Pray Elon Musk doesn’t have a scandal.
Elongate would drag on forever.
[how kids view their parents]
Age 3: these people are amazing, they know everything
Age 5: these people are amazing, they know everything
Age 10: these people are amazing, they know everything
Age 18: these drunks are just winging it
It’s funny how when you’re at work, “Go to hell” comes out as “No problem.”
Boss: And what’s your ideal salary?
Me: Well how much does the position pay?
Boss: That depends on how much you THINK it pays
Me: What if I overestimate how much it pays?
Boss: Then we won’t hire you
Me: What if I underestimate?
Boss: Congrats! You’re our ideal candidate!
my boss said “why is your shirt untucked” and I said “bc my pants are tucked into my shirt” and now i’m the sales manager
Hear me out!
A Terms & Conditions, written entirely in emojis.
We have a Costco membership because you never know when you’ll need an eight pound bag of blue tortilla chips and a canoe.
If you don’t believe in evolution, how do you explain corn dogs.
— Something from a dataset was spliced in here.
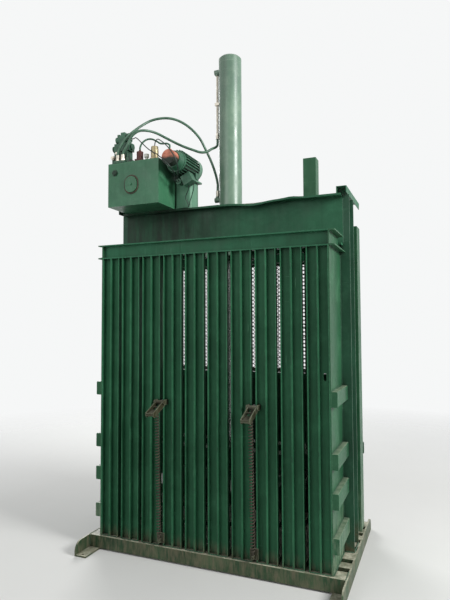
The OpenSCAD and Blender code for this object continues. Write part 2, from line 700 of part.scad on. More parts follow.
// Spring: short straight shanks, then turns that grow from the axis to full size
spring_lo = [0, spring_y, anchor_z - 18 + 0.3];
spring_hi = [0, eye_y, eye_z - eye_d / 2 - 0.3];
spring_turns = 40;
module dog_spring() {
  axis = unit(spring_hi - spring_lo);
  l = norm(spring_hi - spring_lo);
  shank = 14;
  steps = 8;
  r = (spring_od - spring_wire) / 2;
  side = unit(cross(axis, [1, 0, 0]));
  n = spring_turns * steps;
  body = [for (i = [0:n])
    let (a = 360 * i / steps, grow = min(1, min(i, n - i) / steps))
    spring_lo + axis * (shank + (l - 2 * shank) * i / n)
      + r * grow * (cos(a) * [1, 0, 0] + sin(a) * side)];
  coil_sweep(concat([spring_lo], body, [spring_hi]), spring_wire, 5, axis);
}
module coil_sweep(pts, d, sides, axis) {
  m = len(pts) - 1;
  rings = [for (i = [0:m])
    let (c = min(max(i, 1), m - 1), s = unit(cross(pts[c + 1] - pts[c - 1], axis)),
      t = unit(pts[min(i + 1, m)] - pts[max(i - 1, 0)]), b = cross(s, t))
    [for (k = [0:sides - 1]) pts[i] + d / 2 * (cos(360 * k / sides) * s + sin(360 * k / sides) * b)]];
  polyhedron(
    points = [for (r = rings) each r],
    faces = concat(
      [[for (k = [0:sides - 1]) k]],
      [[for (k = [0:sides - 1]) (m + 1) * sides - 1 - k]],
      [for (i = [0:m - 1], k = [0:sides - 1], q = [0, 1])
        let (a = (i + 1) * sides + k, b = (i + 1) * sides + (k + 1) % sides,
          c = i * sides + (k + 1) % sides, e = i * sides + k)
        q == 0 ? [a, b, c] : [a, c, e]]));
}
module dog_spring_right() color(rust) translate([dog_x, 0, 0]) dog_spring();
module dog_spring_left() color(rust) translate([-dog_x, 0, 0]) dog_spring();

// Oil tank and what stands on it
tank_y1 = wall_y + tank_y;
tank_y2 = tank_y1 + tank_d;
tank_top = head_top + tank_h;
lid_t = 6;
lid_z = tank_top + lid_t;
module oil_tank() color(light_green) difference() {
  box([-tank_x - tank_w, tank_y1, head_top], [-tank_x, tank_y2, tank_top]);
  box([-tank_x - tank_w + tank_t, tank_y1 + tank_t, head_top + tank_t],
    [-tank_x - tank_t, tank_y2 - tank_t, tank_top + 1]);
}
module tank_lid() color(light_green)
  box([-tank_x - tank_w, tank_y1, tank_top], [-tank_x, tank_y2, lid_z]);
cover_x = -tank_x - tank_w / 2 - 13;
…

Olympian: Does the most amazing dive I have ever seen in my entire life.
Announcer: Oh dear.
Friend: How’s your Keto diet going?
Me: [throws fourth T-bone onto plate] My cholesterol’s extremely high, so I had a heart attack, but I’ve lost 2 pounds.
“Today, my son asked “Can I have a book mark?” and I burst into tears. 11 years old and he still doesn’t know my name is Brian.”
what I look like when I sleep with my mouth open
I’m on chapter two of the dictionary and this thing is just so disconnected. Like, what happened to the aardvark from the beginning?
Your first mistake was trusting me with leftover tiramisu in the fridge
SCHRÖDINGER: I got you a present.
ME: If it’s another dead cat I’m going to be furious.
SCHRÖDINGER: *Trying to contain excitement* We don’t know until you open it.
Luckily my rib cage protects my heart better than my head does.
So, we tip the pizza delivery guy, but not ambulance drivers.
The amount of time I’ve spent searching for my chihuahua int the back yard while she is locked in the house is astronomical
I can’t keep up with all of these fake national holidays. So on that note, Happy Merry Brother Sister Taco Baby Mama Daddy Cat Dog Ice Cream Day. Oh and Peanut Butter
My headstone will probably read “5 lbs from goal weight.”
Some of my co-workers want to go hang out tonight. Trying to figure how to fake my death and still make it into work tomorrow.
Sometimes when I pass by a stranger I like to whisper “I was just thinking the exact same thing”
[high school]
ME: *getting stuffed in my locker* jokes on you buddy, I have snacks in here
[Looking at plans for building Rome]
ME: How long will it take u?BUILDER [shrugs] A day at most
ME: Are u sure?!
B: Yeah easy, trust me
Time traveling but it’s just me aging 5 years per every month of my kids life.
Hear me out. Cauliflower made out of pizza crust.
product manager: what color should we make the bottle
guy who invented hydrogen peroxide: the brownest brown you can imagine
Sometimes I’ll stop the treadmill at the gym and run in place. When people ask me what I’m doing, I’ll say, “Pretend stoplight.”